Eryk Sun <eryk...@gmail.com> added the comment:

>> We can find code that does `relpath(realpath(target), 
>> realpath(start))` to compute the relative path to target 
>> for a symlink. 
>> ...
> I don't know how common this scenario is, but I can certainly 
> say that it's never worked on Windows. You'd also end up with a 
> relative symlink in a _real_ directory somewhere (that the 
> junction was pointing at) that is unable to reach `target`, 
> because it's now being resolved against the wrong start.

With ntpath.realpath == ntpath.abspath, it actually works fine for just 
junctions because in most cases a mount point in Windows should be handled 
simply as just a directory, not resolved as its target. Revisit my example. 

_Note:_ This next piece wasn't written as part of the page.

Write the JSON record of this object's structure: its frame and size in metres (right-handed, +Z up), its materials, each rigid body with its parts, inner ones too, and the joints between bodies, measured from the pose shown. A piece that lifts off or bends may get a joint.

This is what I showed when "C:/spam/scripts" is a junction. It's only wrong if 
the junction targets a directory symlink -- a chimeric mount-point-link that NT 
has made the mistake of allowing. (The kernel developers should have known to 
disallow this when they introduced Unix-like symlinks. When evaluating a mount 
point that targets a symlink, or any name-surrogate reparse point, it should 
fail the call as an invalid reparse point. For simplicity and our sanity, a 
mount point should always have consistent semantics in path parsing as a hard 
component that behaves like a regular directory. Then we could *always* handle 
it as just a directory -- whether it's local or remote. They messed up badly, 
IMO.)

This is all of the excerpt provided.